You’re not a fan of doctors buying ?a house right away. Why?
We all know that it’s the American way to own a home. There’s also this false notion that renting is throwing away money and that owning a house is so much better, but that’s just not true.
You have to pay to live somewhere no matter what, and if you end up trading houses right away, that can be expensive.
About half of all residents change jobs within their first three years out of training. If you buy a house and move two years later, you could lose a substantial amount of money. Buying and selling a house comes with all kinds of fees, like loan origination fees and appraisal fees, insurance costs, and the realtor’s commission, to name just a few. To overcome these fees, you need to own a house long enough for the appreciation to make those up.
Buying is the long-term answer, while renting is for short-term situations. When you first get to a new city, you don’t know if it’s a long-term thing. If I told you I wanted you to move to a new city for one year and then leave, would you buy a house? You’d probably say “no.”
My advice is that when you first come to town, rent a place and make sure you get ahead financially in the first couple of years after training. Pay off debt while you make sure that this really is where you want to stay. Once you’re sure that you’re buying a house for the long haul, it’s reasonable to buy a house.
And while you’re renting, save up the money you would have spent on a house, and pay cash for a car when you buy one. The car you can afford is the car you can pay cash for. It’s not the car that you can afford payments for.
Will you know whether a new job is a good fit within a year?
When you’re interviewing for jobs, everyone is on their best behavior. You met a few nice people from the practice, but when you get there and establish a working relationship, everything settles back down to reality. These people might not be as nice as you thought, or they might not be as accommodating as they promised.
You’ll have a good handle on whether you’re going to stay in a job within a year. And even if you decide to leave, it can be another year before you actually find and start another job. That’s why I would rent from month to month or sign a one-year lease. The odds are good that you’re not going to leave in that first year and that it will take you a while to convince yourself that you made a mistake in taking a job.
What should new physicians do with ?half their income if they’re not ?spending on a house or new car?
If you’re spending only half your income, you’ve got a huge amount of money to use wisely. In the beginning, use that money toward paying your loans down, making retirement plan contributions, establishing an emergency fund and saving for a down payment on a house.

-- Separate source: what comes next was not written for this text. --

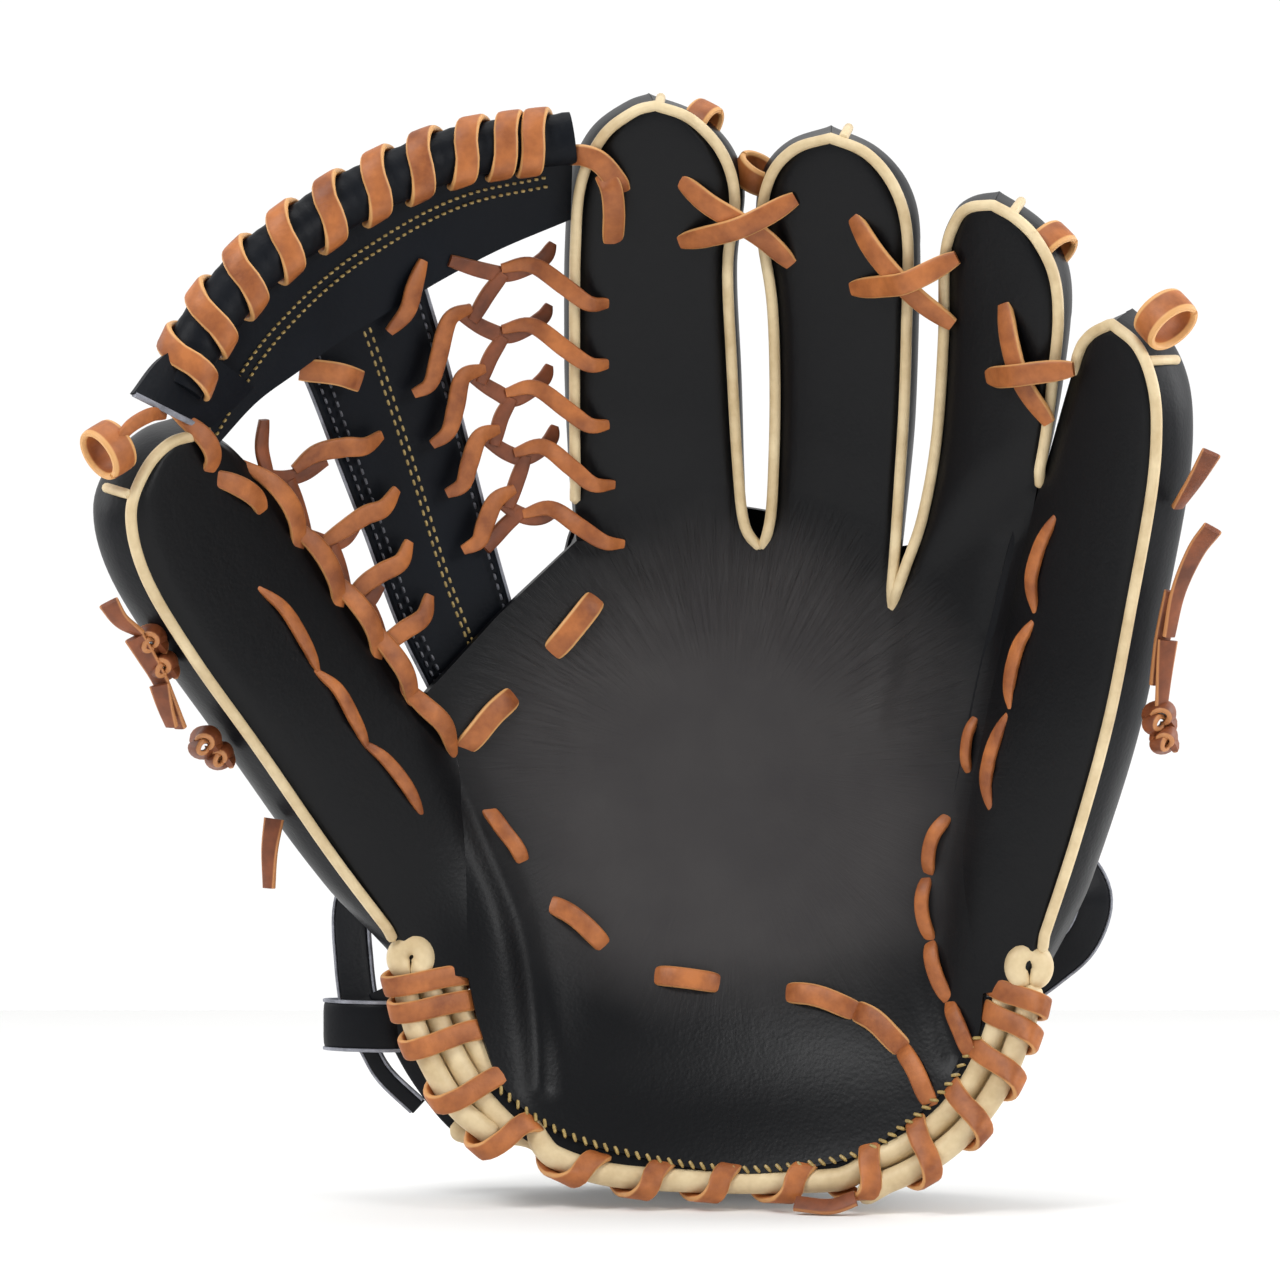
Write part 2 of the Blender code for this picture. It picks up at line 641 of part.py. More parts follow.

If you do that for three years, you’ll get a financial head start compared to people who instead spend everything they earn. That person will be playing catch-up for decades. If you buy too expensive a house right off the bat and don’t take care of your student loans, you’re going to be behind for decades. I’ve met people making $450,000 a year who are moonlighting to make extra money because of the financial problems they created for themselves early in their careers.